My husband knows this last story by heart because he has heard us girls tell it over and over again. The best ‘Dad’ story begins with a long-distance phone call.  He had just gotten out of the shower as both my parents were getting ready for a big fish fry at the Timber Inn (the tavern my dad had built on our property a few years earlier). Back then it was a serious matter getting a long distance telephone call especially if it was related to business so it was important that he take – and finish – the call. While he was on the phone one of our cows broke through the electric fence. We girls tried again and again to corral it but our efforts were unsuccessful. We gestured frantically for Dad to get off the phone and come help us. Finally he finished the call, hung up the phone, grabbed a pair of pants and ran outside. Fortunately the cow had a rope attached to the collar around its neck and Dad was able to quickly grab hold of the rope. Success! He had the cow. But the cow was apparently in no mood to be had and struggled mightily to free itself from the hold Dad had on him as he ran along the busy highway that ran parallel to our property.
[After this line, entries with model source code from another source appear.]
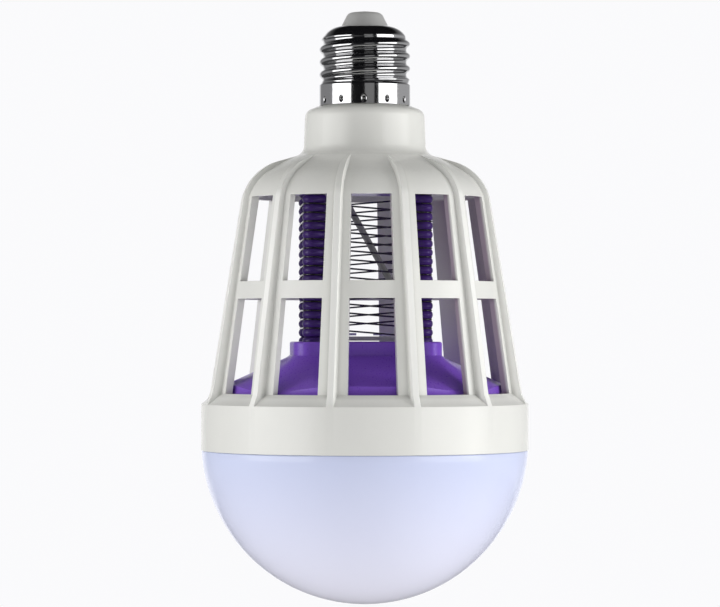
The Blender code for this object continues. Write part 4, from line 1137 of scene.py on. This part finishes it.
direction = sky.nodes.new("ShaderNodeTexCoord").outputs["Generated"]
right, back, up = add_node(sky, "ShaderNodeSeparateXYZ", {"Vector": direction}).outputs
sides = mix_colours(sky, spread(sky, right, 0.0, 1.0, -0.50, 0.50), ROOM_LEFT, ROOM_RIGHT)
level = mix_colours(sky, spread(sky, back, 0.0, 1.0, -0.60, 0.00), ROOM_DARK, sides)
under_ceiling = mix_colours(sky, spread(sky, up, 0.0, 1.0, 0.15, 0.65), level, ROOM_DARK)
around = mix_colours(sky, spread(sky, back, 0.0, 1.0, 0.86, 0.97), under_ceiling, BACKGROUND[:3])
mirrored = add_node(sky, "ShaderNodeBackground", {"Color": around, "Strength": 1.0})
backdrop = add_node(sky, "ShaderNodeBackground", {"Color": BACKGROUND, "Strength": 1.0})
rays = sky.nodes.new("ShaderNodeLightPath")
for_gloss = mix_shaders(sky, rays.outputs["Is Glossy Ray"], room.outputs[0], mirrored.outputs[0])
for_camera = mix_shaders(sky, seen_directly(sky, rays), for_gloss, backdrop.outputs[0])
sky.links.new(for_camera, sky.nodes["World Output"].inputs["Surface"])
print("room light:", ROOM_LIGHT)

# %% [markdown]
# ## The lamps
# Two wide soft boxes stand left and right in front of the lamp and make the bright strips on the
# cap and the neck, with a dark gap between them where the camera is. A faint card fills that gap a
# little. These three act on gloss only. Three fill lamps light the sides and the underside without
# a mirror image, so that strips and shading can be set one by one.

# %% Lamps
SOFTBOX_TURN = 62.0


def add_lamp(name, turn, rise, distance, size, power):
    """A rectangular lamp that faces the object, at a turn and a rise seen from the camera."""
    lamp_data = bpy.data.lights.new(name, "AREA")
    lamp_data.shape = "RECTANGLE"
    lamp_data.size, lamp_data.size_y = size
    lamp_data.energy = power
    lamp = place_object(name, lamp_data)
    facing = Matrix.Rotation(VIEW_TURN + math.radians(turn), 4, "Z")
    tilt = Matrix.Rotation(math.radians(-rise), 4, "X")
    stand = Matrix.Translation((0.0, -distance, 0.0))
    raised = Matrix.Translation((0.0, 0.0, EYE_HEIGHT))
    lamp.matrix_world = raised @ facing @ tilt @ stand @ Matrix.Rotation(math.pi / 2.0, 4, "X")
    return lamp


for side, turn in (("left", -SOFTBOX_TURN), ("right", SOFTBOX_TURN)):
    add_lamp(f"{side}_softbox", turn, 7.0, 1.0, (1.00, 0.64), 3.7).visible_diffuse = False
add_lamp("front_card", 12.0, 6.0, 1.0, (0.42, 0.60), 0.14).visible_diffuse = False
for name, turn, rise, distance, size, power in (
        ("left_fill", -86.0, 5.0, 1.0, 0.80, 5.0), ("right_fill", 82.0, 6.0, 1.0, 0.40, 5.6),
        ("low_fill", 5.0, -30.0, 0.45, 0.30, 0.45)):
    add_lamp(name, turn, rise, distance, (size, size), power).visible_glossy = False
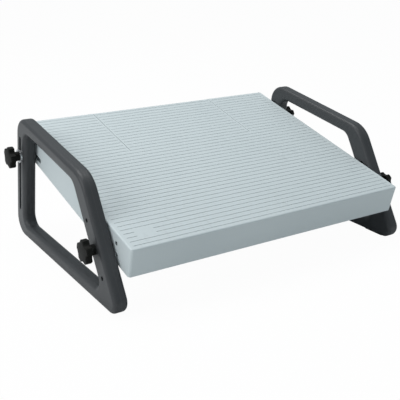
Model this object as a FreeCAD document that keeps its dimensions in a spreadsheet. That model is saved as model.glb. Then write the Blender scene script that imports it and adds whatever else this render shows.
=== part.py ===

Finally Dad had no choice but to grab the rope with BOTH hands. The result of which is that at this point gravity took over and his pants dropped to his ankles. Just as a highway patrolman drove by!

These stories of my dad– and so many others like them – helped all of us get through that dark and difficult time after he died. He was an amazing, wonderful (yet exasperating!) person and I sure do love and miss him immensely.